Лицемерие и жестокость настолько естественны для Николая, что именно эти черты в себе он почитает как понятия справедливости и долга и, не стесняясь, обнаруживает их в письмах к матери и брату, рассказывая о буднях сыска и комментируя допросы декабристов. В этих рассказах звучит и нота наслаждения своей властью, только что обретенной: "Упомяну об порядке, как допросы производились, они любопытны. Всякое арестованное - здесь ли или привезенное сюда - лицо доставлялось прямо на главную гауптвахту. Дежурный флигель-адъютант доносил об этом генералу Левашову, он мне, в котором бы часу ни было, даже во время обеда. Допросы делались как в первую ночь - в гостиной. В комнате никого не было, кроме генерала Левашова и меня. Всегда начиналось моим увещеванием говорить сущую правду, ничего не прибавляя и не скрывая и зная наперед, что не ищут виновного, но желают искренно дать возможность оправдаться, но не усугублять своей виновности ложью или отпирательством.
Ежели лицо было важно по участию, я лично опрашивал, малозначащих оставлял генералу Левашову, в обоих случаях после словесного допроса генерал Левашов все записывал или давал часто и самим писать свои первоначальные признания. Когда таковые были готовы, генерал Левашов вновь меня призывал или входил ко мне, и, по прочтении допроса, я писал собственноручное повеление генерал-адъютанту Сукину о принятии арестанта и каким образом его содержать - строго ли, секретно или простым арестом.
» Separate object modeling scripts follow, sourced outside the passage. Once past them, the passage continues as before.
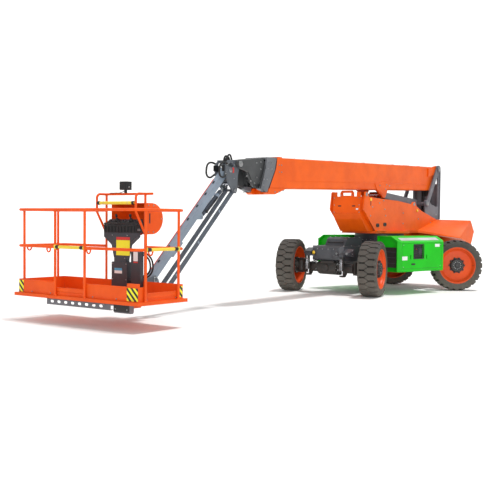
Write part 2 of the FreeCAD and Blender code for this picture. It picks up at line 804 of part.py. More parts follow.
def build_mid_boom():
    body = new_body("mid_boom")
    top = d.base_top - d.section_drop
    low = top - d.mid_height
    start = d.base_front + d.collar_gap
    length = d.collar_length
    block(body, "YZ", box_section(d.mid_half, low, top), start - 420, at=520)
    base_low = d.base_top - d.base_height
    ring = [(start, d.base_top), (start + d.boom_kink_x, -d.boom_kink_z), (start + d.boom_slant, base_low),
            (start + d.boom_slant + 26, base_low - 56), (start + d.boom_slant + 206, base_low - 6),
            (start + d.boom_slant + length - 60, base_low),
             (start + d.boom_kink_x + length, -d.boom_kink_z),
            (start + length, d.base_top)]
    block(body, "XZ", ring, 2 * (d.base_half - 6), symmetric=True)
    wall = d.mid_wall
    hollow = box_section(d.mid_half - wall, low + wall, top - wall)
    block(body, "YZ", hollow, start + 2 * d.boom_slant, at=400, cut=True)
    slot = rectangle(start + d.boom_slant - 10, start + 700, base_low - 200, low + 2 * wall)
    block(body, "XZ", slot, 2 * d.nest_half, symmetric=True, cut=True)
    put_on_boom(body)


def build_fly_boom():
    body = new_body("fly_boom")
    top = d.base_top - 2 * d.section_drop
    low = top - d.fly_height
    start = d.base_front + 2 * d.collar_gap + d.collar_length
    base_low = d.base_top - d.base_height
    tip_x, tip_z = d.tip_x, d.tip_z
    block(body, "YZ", box_section(d.fly_half, low, top), start - 610, at=700)
    head = [(start, d.base_top - 12), (start + d.boom_kink_x, -d.boom_kink_z), (start + 190, base_low + 20),
            (start + 290, base_low + 36), (start + 320, base_low + 60), (tip_x - 215, tip_z - 122),
            (tip_x, tip_z - 62), (tip_x + 62, tip_z), (tip_x, tip_z + 62)]
    block(body, "XZ", head, 2 * d.fly_half, symmetric=True)
    disc(body, "XZ", tip_x, tip_z, 62, 2 * d.fly_half, symmetric=True)
    # the knuckle and the link fold into the open underside as the boom rises
    nest = [(tip_x - 750, base_low - 50), (tip_x - 455, -215), (tip_x - 455, top + 20),
            (tip_x - 150, tip_z + 85),
            (tip_x + 90, tip_z + 85), (tip_x + 90, base_low - 50)]
    block(body, "XZ", nest, 2 * d.nest_half, symmetric=True, cut=True)
    wall = d.fly_wall
    block(body, "YZ", box_section(d.fly_half - wall, low + wall, top - wall), start - 560, at=600, cut=True)
    disc(body, "XZ", tip_x, tip_z, d.tip_pin_dia / 2 + d.run_gap, 4 * d.fly_half, symmetric=True, cut=True)
    put_on_boom(body)


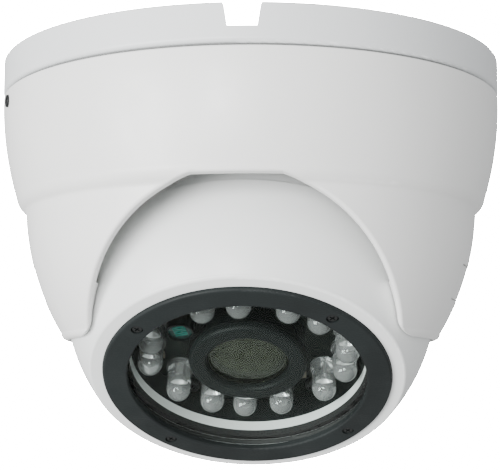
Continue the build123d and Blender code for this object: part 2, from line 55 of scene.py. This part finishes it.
# ---------------------------------------------------------------- sizes inside the ball, in millimetres
BOARD_TOP = 11.2
LED_OVAL_X = 20.2
LED_OVAL_Y = 16.3
LED_TWIST = 37                # degrees from one led's posts to the next
LED_ANGLES = (-15, 7, 44, 65, 93, 114, 162, 187, 222, 246, 266, 288, 319)
SENSOR_PLACE = (-13.4, 6.1)
SENSOR_TOP = 15.3
SENSOR_TURN = math.radians(12)
CUP_FLOOR_W = 15.05           # where the chip sits in a led's reflector cup
CUP_RIM_W = 16.0
CUP_LOW_W = 14.2
CUP_POST_TOP_W = 14.3
WIRE_POST_TOP_W = 14.9
CHIP_TOP_W = 15.3
TRACK_ROWS = 5
TRACK_PITCH = 0.62
TRACK_HALF_LENGTH = 1.25
TRACK_HALF_WIDTH = 0.19
TRACK_THICK = 0.10
CAP_R = 8.0                   # coated cap over the front lens
CAP_EDGE_W = 17.98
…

Единообразие сих допросов особенного ничего не представляло: те же признания, те же обстоятельства, более или менее полные. Но было несколько весьма замечательных, об которых упомяну. Таковые были Каховского, Никиты Муравьева, Пестеля, Артамона Муравьева, Матвея Муравьева, Сергея Волконского и Михайлы Орлова.
Пестель был привезен в оковах, по особой важности его действий, его привезли и держали секретно. Сняв с него оковы, он приведен был вниз, в Эрмитажную библиотеку. Пестель был злодей во всей силе слова, без малейшей тени раскаяния, с зверским выражением и самой дерзкой смелости в запирательстве, я полагаю, что редко найдется подобный изверг"1.
Здесь нельзя не обратить внимания, сколь самодержец не стесняется в "категорических" определениях: "дурак", "дурак набитый", "злодей" и т. д. по отношению к тем декабристам, кто разглядел его "маскарадные" ухищрения или, зная хорошо прежде особенности характера великого князя Николая Павловича, не поверил ни в одну из примеряемых им масок. Показателен и слог монарха.